When cool enough to handle, unwrap the beets, rub off the skin, and cut them into 1-inch pieces. Transfer to a medium bowl and add the vinegar, fennel seeds and salt and black pepper to taste.
Toss to coat and marinate, refrigerated, for at least 30 minutes before serving. (Refrigerated in an airtight container, the pickled beets will keep for up to 2 weeks.)
Red Velvet Cake with Beets recipe
Adapted from allrecipes.com. Makes 1 9×13-inch cake, 2 dozen cupcakes or one smallish 2-layer cake. Avoid over-mixing the cake batter as much as possible. May be frosted with a plain vanilla buttercream frosting. Avoid a cream cheese-based frosting, though common; it is too piquantly flavored for this delicate, “velvety” cake.
3 cups all-purpose flour
2 teaspoons baking powder
1 and 1/2 cups granulated cane sugar
1 cup buttermilk
1 cup puréed, skinned, cooked beets
1/2 cup neutral vegetable oil
2 large eggs
2 tablespoons unsweetened cocoa powder
1 tablespoon red food coloring
1 teaspoon vanilla extract
1 teaspoon white vinegar
1 teaspoon baking soda
1 teaspoon salt
Preheat oven to 350 degrees. Line a 9×13-inch cake pan with parchment paper. Sift flour and baking powder together in a large bowl.
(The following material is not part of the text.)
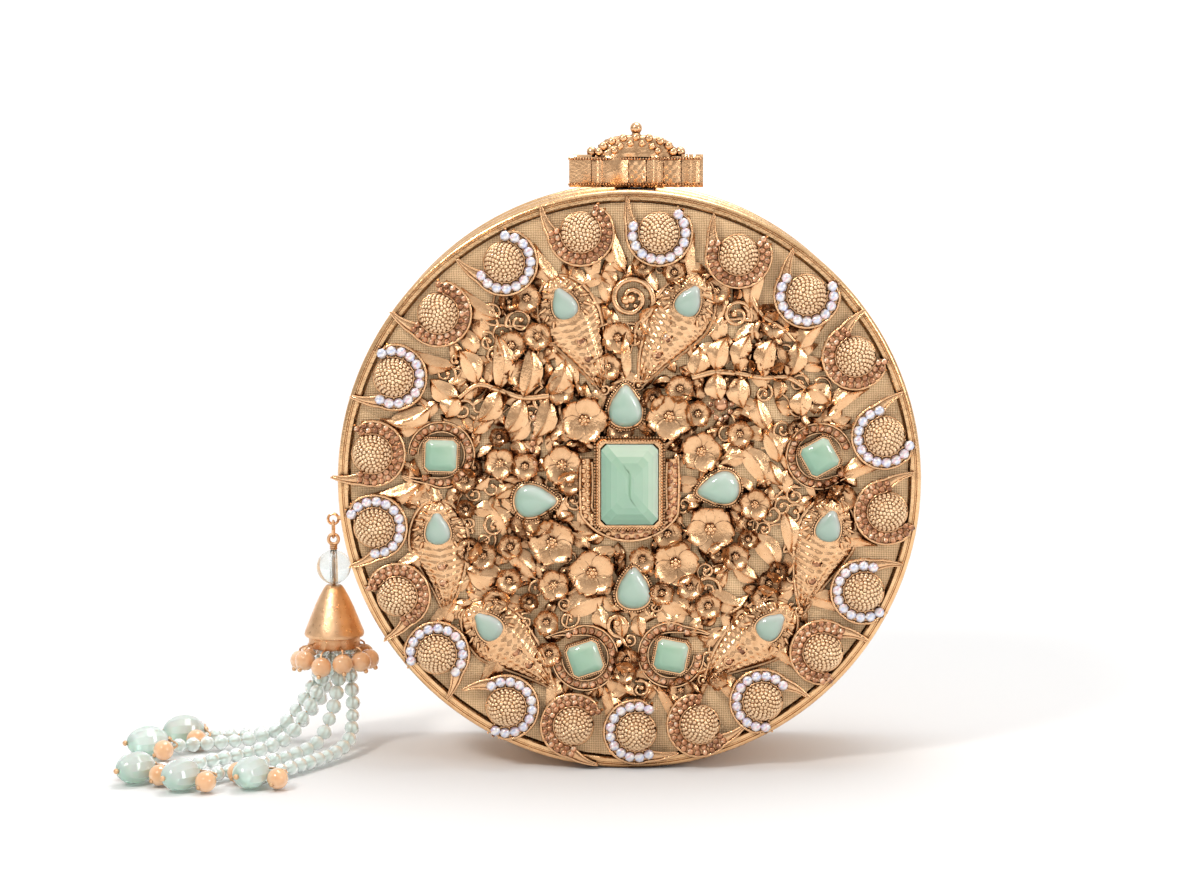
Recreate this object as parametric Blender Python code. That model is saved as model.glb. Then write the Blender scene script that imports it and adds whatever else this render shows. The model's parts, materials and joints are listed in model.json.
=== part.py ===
"""Round evening clutch: two metal half-cases hinged at the bottom, a lift clasp shaped as a crown,
cast ornaments on a fabric front panel, and a bead tassel on a side eye.

Metres, +Z up, front face towards -Y. The origin is on the floor under the middle of the case.
"""
import math

import bmesh
import bpy
from mathutils import Matrix, Vector

# Case
CASE_RADIUS = 0.080
CASE_DEPTH = 0.050
# The artwork on the front is drawn on a grid of 80 units to the case radius; its heights are in metres
ARTWORK_UNIT = CASE_RADIUS / 80
CASE_SEGMENTS = 40
LINING_SEGMENTS = 20
SEAM_GAP = 0.0003
SEAT_GAP = 0.0003
GROOVE_DEPTH = 0.0007
SEAM_BEAD_WIDTH = 0.0022
EDGE_BEAD_WIDTH = 0.0028
BEAD_SLOPE = 0.0005
BAND_WALL = 0.0024
LIP_WIDTH = 0.0030
LEDGE_WIDTH = 0.0028
LEDGE_THICKNESS = 0.0010
PANEL_RECESS = 0.0015
PANEL_THICKNESS = 0.0020
LINING_THICKNESS = 0.0008
LINING_EDGE_SETBACK = 0.0036

# Bottom hinge
HINGE_LENGTH = 0.044
KNUCKLE_COUNT = 5
KNUCKLE_GAP = 0.0004
KNUCKLE_RADIUS = 0.0016
PIN_RADIUS = 0.0007
PIN_CLEARANCE = 0.0001
HINGE_SIDES = 12
LEAF_THICKNESS = 0.0013
LEAF_BOTTOM = 0.0005
LEAF_TOP = 0.0045

# Crown clasp
CROWN_X = 0.0019
CROWN_WIDTH = 0.037
CROWN_BAND_HEIGHT = 0.0088
CROWN_BAND_DEPTH = 0.0034
CROWN_FRONT = 0.0078
CROWN_FLUTES = 9
CROWN_FLUTE_PROUD = 0.0009
CROWN_FLUTE_SIDES = 6
CROWN_FLUTE_SHARE = 0.42
CROWN_FLUTE_LOW_SHARE = 0.93
CROWN_FLUTE_HIGH_SHARE = 1.04
CROWN_DOME_WIDTH = 0.0230
CROWN_DOME_HEIGHT = 0.0062
CROWN_DOME_DEPTH_SHARE = 0.62
FINIAL_RADIUS = 0.0017
FINIAL_SINK = 0.0005
CLASP_PIVOT_Y = 0.0060
CLASP_PIVOT_RISE = 0.0029
CLASP_BARREL_RADIUS = 0.0014
CLASP_BARREL_LENGTH = 0.012
CLASP_PIN_RADIUS = 0.0006
CLASP_FLOOR_THICKNESS = 0.0012
CLASP_BASE_THICKNESS = 0.0012
CLASP_BASE_DEPTH = 0.0058
CLASP_EAR_WIDTH = 0.0014
MAGNET_RADIUS = 0.0016
KEEPER_WIDTH = 0.010
KEEPER_DEPTH = 0.0038
KEEPER_SETBACK = 0.0004
KEEPER_THICKNESS = 0.0009

# Rim settings: angle round the case, distance from its centre, direction of the comma's tip, sense
DOME_RADIUS = 5.15 * ARTWORK_UNIT
DOME_HEIGHT = 0.0052
CUP_RADIUS = 8.6 * ARTWORK_UNIT
CUP_SCALLOP = 0.6 * ARTWORK_UNIT
CUP_HEIGHT = 0.0017
CUP_LOBE_COUNT = 8
CUP_LOBE_ANGLE = 33
CUP_FIRST_ANGLE = 34
CUP_END_ANGLE = 294
CUP_TIP_ANGLE = 15
DOME_SHOULDER_SHARE = 0.78
CORE_SHARE = 1.08
TAIL_REACH = 12.5 * ARTWORK_UNIT
RIM_SETTINGS = [
    (101.0, 69.8, 152.8, 1), (83.4, 68.9, 137.6, 1), (64.7, 69.1, 127.0, 1),
    (47.0, 70.6, 112.7, 1), (29.5, 70.6, 85.0, 1), (10.5, 70.8, 74.0, 1),
    (-6.4, 71, 62.0, 1), (-25.0, 71, 41.0, 1), (-41.4, 71, 20.0, 1),
    (-58.8, 71, 11.0, 1), (-73.9, 70, -5.0, -1), (-88.4, 69.3, -33.0, -1),
    (-102.9, 69.3, -65.0, -1), (-118.6, 71, 152.0, -1), (-138.2, 71.2, -71.5, 1),
    (-153.9, 71, -101.0, 1), (-170.1, 71, -116.6, 1), (173.4, 70.8, 215.5, 1),
    (155.6, 70.6, 210.0, 1), (138.2, 69.8, 184.0, 1), (119.4, 69.4, 182.0, 1),
]

# Square stones with a crescent cup: x and z from the case centre, turn, tip direction
SQUARE_STONE = 8.2 * ARTWORK_UNIT
SQUARE_STONE_HEIGHT = 0.0046
SQUARE_CUP_RADIUS = 8.8 * ARTWORK_UNIT
SQUARE_CUP_HEIGHT = 0.0011
SQUARE_CUP_TAIL = 3.6 * ARTWORK_UNIT
SQUARE_CUP_TAIL_ANGLE = 28
SQUARE_SIDES = 12
SQUARE_TABLE_SHARE = 0.7
SQUARE_SETTINGS = [
    (-51.5, 7.7, -2.0, 215.0), (52, 7.3, 29.0, -20.0),
    (-12.2, -48.7, 18.0, 146.0), (11.5, -47.9, -11.0, 35.0),
]

# Paisleys: stone x and z, tail x and z, from the case centre, and the side to which the tail curls
PAISLEY_HEAD_RADIUS = 7.2 * ARTWORK_UNIT
PAISLEY_EDGE_HEIGHT = 0.0011
PAISLEY_CROWN_HEIGHT = 0.0026
PAISLEY_STONE_HEIGHT = 0.0046
PAISLEY_STONE_LENGTH = 9.3 * ARTWORK_UNIT
PAISLEY_STONE_WIDTH = 6 * ARTWORK_UNIT
PAISLEY_CURL_ANGLE = 10
PAISLEY_STONE_SHARE = 0.6
PAISLEY_RAISED_SHARE = 0.82
PAISLEY_NECK_SHARE = 1.35
PAISLEYS = [
    (-17.6, 48.4, -9.5, 27.5, 1), (15.8, 49.2, 5.5, 29, -1),
    (-52.5, -13.5, -51.5, -34, 1), (54.5, -12.7, 49, -33.5, -1),
    (-38.4, -40.2, -24, -54.5, 1), (38.4, -40.2, 24, -53, -1),
]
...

Whisk together sugar, buttermilk, beets, oil, eggs, cocoa powder, red food coloring, vanilla extract, vinegar, baking soda and salt in another large bowl. To it, gradually add the flour mixture, stirring after each addition until just incorporated.
Pour batter into prepared pan(s). Tap pan(s) firmly to settle the batter and remove large bubbles. Bake in the preheated oven until a toothpick inserted into the center comes out clean, about 35 minutes.